Take the data below and write out exactly the lines from the one with "(steel,), lambda k, size: 0)" through the one with "imported CAD frame."; omit every other line.

** Begin **

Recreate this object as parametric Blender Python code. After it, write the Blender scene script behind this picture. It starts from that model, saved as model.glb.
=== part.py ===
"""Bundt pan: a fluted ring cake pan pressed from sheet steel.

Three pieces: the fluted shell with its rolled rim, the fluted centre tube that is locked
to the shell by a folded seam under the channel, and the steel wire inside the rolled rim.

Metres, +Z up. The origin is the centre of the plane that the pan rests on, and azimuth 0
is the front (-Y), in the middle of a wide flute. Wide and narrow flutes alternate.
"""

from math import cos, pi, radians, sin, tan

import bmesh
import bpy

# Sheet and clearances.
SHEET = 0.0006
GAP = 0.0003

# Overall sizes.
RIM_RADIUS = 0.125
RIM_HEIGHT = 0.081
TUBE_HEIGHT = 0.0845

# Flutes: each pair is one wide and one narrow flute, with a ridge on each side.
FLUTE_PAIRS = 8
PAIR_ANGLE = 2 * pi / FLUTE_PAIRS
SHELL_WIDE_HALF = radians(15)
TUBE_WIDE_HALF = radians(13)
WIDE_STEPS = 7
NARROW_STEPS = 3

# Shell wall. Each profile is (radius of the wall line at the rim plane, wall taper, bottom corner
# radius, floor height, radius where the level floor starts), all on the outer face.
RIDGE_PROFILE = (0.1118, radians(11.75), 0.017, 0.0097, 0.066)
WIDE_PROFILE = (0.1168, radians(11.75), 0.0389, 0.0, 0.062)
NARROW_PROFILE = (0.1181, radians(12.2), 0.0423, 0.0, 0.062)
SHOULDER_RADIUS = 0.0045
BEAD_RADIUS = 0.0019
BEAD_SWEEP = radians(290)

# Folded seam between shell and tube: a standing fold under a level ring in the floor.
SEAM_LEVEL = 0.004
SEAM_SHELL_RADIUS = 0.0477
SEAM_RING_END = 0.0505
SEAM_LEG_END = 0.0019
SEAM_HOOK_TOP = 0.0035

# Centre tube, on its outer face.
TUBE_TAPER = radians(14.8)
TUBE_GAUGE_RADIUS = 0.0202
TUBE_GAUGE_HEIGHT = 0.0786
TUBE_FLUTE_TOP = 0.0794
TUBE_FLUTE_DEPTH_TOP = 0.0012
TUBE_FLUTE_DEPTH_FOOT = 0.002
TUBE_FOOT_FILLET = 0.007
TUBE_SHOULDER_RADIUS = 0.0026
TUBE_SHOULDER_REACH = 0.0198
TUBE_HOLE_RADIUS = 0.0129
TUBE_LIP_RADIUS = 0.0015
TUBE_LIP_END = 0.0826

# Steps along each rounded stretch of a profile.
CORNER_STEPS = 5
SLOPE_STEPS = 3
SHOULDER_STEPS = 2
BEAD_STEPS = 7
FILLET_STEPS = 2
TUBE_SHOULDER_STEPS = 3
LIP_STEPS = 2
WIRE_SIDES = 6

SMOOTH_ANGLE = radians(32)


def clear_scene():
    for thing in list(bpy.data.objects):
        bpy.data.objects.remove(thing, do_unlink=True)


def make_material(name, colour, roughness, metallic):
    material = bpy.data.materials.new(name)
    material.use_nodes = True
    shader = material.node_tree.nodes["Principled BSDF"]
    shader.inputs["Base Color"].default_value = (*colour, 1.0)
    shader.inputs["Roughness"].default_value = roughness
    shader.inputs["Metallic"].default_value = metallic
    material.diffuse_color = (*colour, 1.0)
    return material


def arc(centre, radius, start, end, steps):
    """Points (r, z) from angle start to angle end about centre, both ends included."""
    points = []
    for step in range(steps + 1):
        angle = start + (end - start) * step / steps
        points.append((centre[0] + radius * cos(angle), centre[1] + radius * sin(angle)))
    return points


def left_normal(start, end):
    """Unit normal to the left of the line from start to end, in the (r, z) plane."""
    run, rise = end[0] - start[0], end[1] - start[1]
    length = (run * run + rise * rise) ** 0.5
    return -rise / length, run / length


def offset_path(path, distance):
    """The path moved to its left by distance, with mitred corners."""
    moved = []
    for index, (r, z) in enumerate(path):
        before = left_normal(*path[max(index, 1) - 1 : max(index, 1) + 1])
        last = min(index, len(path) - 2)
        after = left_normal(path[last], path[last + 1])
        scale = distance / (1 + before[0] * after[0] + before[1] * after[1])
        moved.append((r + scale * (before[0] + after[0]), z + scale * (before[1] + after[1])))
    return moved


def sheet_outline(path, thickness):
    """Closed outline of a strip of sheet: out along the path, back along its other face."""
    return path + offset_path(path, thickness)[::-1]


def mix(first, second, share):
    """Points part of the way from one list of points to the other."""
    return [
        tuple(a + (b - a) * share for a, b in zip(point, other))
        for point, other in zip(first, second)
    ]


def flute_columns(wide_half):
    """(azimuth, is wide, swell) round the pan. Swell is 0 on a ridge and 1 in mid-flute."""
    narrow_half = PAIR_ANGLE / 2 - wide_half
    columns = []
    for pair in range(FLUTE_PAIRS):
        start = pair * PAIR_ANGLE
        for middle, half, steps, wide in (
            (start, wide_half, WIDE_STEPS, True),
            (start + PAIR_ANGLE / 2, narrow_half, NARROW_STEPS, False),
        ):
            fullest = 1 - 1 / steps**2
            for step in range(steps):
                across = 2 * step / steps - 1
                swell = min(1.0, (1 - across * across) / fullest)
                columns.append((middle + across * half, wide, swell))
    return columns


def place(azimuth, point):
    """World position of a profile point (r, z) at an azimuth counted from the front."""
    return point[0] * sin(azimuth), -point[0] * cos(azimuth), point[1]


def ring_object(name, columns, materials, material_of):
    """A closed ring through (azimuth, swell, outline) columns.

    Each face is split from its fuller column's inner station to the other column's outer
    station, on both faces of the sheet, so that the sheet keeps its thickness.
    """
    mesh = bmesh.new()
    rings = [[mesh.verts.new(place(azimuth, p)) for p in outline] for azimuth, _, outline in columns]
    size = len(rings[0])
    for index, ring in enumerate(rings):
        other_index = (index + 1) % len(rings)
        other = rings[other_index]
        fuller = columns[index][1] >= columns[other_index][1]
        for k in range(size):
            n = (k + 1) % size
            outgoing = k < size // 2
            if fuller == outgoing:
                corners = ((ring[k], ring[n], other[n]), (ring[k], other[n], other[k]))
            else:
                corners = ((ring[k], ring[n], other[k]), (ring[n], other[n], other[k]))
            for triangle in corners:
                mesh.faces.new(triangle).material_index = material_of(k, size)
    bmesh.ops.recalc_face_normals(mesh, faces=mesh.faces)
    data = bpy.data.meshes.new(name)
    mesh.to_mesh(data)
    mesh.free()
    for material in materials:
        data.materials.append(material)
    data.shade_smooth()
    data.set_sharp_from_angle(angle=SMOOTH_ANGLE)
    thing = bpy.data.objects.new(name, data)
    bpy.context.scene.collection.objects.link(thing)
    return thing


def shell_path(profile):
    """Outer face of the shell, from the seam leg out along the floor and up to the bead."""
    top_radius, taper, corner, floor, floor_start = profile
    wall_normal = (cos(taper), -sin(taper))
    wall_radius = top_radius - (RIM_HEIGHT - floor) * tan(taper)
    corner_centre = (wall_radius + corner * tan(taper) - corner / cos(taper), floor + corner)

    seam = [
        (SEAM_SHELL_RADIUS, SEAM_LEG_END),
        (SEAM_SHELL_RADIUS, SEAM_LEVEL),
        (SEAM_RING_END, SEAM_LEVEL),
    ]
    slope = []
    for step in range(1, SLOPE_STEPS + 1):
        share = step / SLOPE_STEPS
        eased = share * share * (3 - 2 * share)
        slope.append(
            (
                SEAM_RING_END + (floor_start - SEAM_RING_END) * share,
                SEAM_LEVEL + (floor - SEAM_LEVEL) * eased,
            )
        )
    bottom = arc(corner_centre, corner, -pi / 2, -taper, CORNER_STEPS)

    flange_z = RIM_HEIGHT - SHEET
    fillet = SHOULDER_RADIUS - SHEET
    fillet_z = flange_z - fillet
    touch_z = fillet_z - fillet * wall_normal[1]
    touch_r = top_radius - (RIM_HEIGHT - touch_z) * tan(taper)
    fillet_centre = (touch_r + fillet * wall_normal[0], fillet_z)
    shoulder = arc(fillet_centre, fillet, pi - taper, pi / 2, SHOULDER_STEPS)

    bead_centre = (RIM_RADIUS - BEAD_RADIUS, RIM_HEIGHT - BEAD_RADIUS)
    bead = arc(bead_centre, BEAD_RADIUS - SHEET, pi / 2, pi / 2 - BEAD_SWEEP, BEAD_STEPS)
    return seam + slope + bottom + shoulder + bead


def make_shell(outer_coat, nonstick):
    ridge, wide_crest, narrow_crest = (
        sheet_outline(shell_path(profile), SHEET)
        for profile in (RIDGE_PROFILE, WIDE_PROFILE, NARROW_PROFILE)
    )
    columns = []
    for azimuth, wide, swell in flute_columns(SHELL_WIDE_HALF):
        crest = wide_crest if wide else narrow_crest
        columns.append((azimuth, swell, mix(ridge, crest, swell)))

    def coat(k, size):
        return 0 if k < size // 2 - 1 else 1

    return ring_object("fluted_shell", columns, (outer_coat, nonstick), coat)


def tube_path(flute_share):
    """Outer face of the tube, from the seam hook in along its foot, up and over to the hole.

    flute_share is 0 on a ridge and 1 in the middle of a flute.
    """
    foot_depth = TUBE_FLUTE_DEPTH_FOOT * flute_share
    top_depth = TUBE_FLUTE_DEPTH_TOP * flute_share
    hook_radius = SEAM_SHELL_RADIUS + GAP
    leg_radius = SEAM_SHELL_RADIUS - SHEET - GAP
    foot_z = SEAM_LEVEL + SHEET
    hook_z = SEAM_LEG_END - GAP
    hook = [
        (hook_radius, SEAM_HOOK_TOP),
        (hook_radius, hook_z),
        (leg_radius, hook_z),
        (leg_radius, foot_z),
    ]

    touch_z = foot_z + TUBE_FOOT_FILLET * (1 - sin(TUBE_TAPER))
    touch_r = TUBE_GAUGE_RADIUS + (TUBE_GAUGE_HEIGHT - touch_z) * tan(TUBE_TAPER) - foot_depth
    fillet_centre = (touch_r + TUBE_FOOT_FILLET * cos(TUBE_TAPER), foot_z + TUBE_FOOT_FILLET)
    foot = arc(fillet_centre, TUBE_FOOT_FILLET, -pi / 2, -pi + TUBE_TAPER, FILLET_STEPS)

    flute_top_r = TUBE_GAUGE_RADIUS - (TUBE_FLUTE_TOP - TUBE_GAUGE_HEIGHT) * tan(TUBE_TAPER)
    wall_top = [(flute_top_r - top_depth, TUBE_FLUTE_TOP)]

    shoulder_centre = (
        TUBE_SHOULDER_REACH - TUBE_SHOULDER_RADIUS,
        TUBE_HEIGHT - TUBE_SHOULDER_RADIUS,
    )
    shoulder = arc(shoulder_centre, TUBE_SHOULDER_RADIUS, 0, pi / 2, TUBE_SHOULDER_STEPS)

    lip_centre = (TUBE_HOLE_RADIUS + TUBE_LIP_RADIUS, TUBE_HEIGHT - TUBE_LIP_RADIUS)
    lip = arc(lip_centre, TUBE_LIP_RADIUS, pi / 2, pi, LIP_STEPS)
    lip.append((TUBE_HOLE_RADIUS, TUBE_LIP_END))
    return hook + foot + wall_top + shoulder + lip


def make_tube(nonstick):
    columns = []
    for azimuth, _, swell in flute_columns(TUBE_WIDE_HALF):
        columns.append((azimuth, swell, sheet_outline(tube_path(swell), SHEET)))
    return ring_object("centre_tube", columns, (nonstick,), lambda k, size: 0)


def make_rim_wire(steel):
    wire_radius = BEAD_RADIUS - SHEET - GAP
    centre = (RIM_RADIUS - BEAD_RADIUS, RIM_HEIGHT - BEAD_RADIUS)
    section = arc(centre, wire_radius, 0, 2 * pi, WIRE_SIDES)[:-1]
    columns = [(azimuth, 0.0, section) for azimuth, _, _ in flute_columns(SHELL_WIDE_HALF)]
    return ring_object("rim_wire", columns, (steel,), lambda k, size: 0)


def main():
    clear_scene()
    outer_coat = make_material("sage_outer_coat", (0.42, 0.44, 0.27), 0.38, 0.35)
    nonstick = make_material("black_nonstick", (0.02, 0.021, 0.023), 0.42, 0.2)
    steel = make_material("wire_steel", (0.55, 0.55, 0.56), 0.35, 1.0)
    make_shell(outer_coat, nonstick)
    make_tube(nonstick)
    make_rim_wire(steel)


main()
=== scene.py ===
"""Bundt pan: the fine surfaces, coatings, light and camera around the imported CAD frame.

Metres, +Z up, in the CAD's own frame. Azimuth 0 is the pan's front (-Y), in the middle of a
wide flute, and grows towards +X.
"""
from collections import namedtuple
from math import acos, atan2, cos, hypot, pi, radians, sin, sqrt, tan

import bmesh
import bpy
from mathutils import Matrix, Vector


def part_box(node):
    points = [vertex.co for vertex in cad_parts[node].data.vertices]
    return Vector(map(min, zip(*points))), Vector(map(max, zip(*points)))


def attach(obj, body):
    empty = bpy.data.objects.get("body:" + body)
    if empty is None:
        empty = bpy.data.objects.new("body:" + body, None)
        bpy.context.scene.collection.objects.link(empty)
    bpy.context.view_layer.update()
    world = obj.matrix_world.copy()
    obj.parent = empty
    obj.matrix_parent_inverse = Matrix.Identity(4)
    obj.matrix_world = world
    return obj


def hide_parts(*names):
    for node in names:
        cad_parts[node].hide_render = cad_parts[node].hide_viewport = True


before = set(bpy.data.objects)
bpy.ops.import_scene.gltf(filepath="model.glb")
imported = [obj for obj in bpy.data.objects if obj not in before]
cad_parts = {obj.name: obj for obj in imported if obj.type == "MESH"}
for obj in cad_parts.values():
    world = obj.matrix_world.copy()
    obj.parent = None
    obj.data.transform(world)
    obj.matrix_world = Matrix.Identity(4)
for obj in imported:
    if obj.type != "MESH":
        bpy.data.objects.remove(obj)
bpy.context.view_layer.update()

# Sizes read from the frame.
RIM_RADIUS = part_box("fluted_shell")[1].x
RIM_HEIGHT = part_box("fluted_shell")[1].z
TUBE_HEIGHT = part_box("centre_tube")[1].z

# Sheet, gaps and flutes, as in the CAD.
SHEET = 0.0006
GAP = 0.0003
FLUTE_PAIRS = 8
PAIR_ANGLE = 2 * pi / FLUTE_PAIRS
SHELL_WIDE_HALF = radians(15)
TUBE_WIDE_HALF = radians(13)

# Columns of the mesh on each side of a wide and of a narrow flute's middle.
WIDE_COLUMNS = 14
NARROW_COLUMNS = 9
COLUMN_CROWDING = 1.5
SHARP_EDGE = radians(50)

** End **

§ **RESPONSE TO THE TASK**
    return ring_object("rim_wire", columns, (steel,), lambda k, size: 0)


def main():
    clear_scene()
    outer_coat = make_material("sage_outer_coat", (0.42, 0.44, 0.27), 0.38, 0.35)
    nonstick = make_material("black_nonstick", (0.02, 0.021, 0.023), 0.42, 0.2)
    steel = make_material("wire_steel", (0.55, 0.55, 0.56), 0.35, 1.0)
    make_shell(outer_coat, nonstick)
    make_tube(nonstick)
    make_rim_wire(steel)


main()
=== scene.py ===
"""Bundt pan: the fine surfaces, coatings, light and camera around the imported CAD frame.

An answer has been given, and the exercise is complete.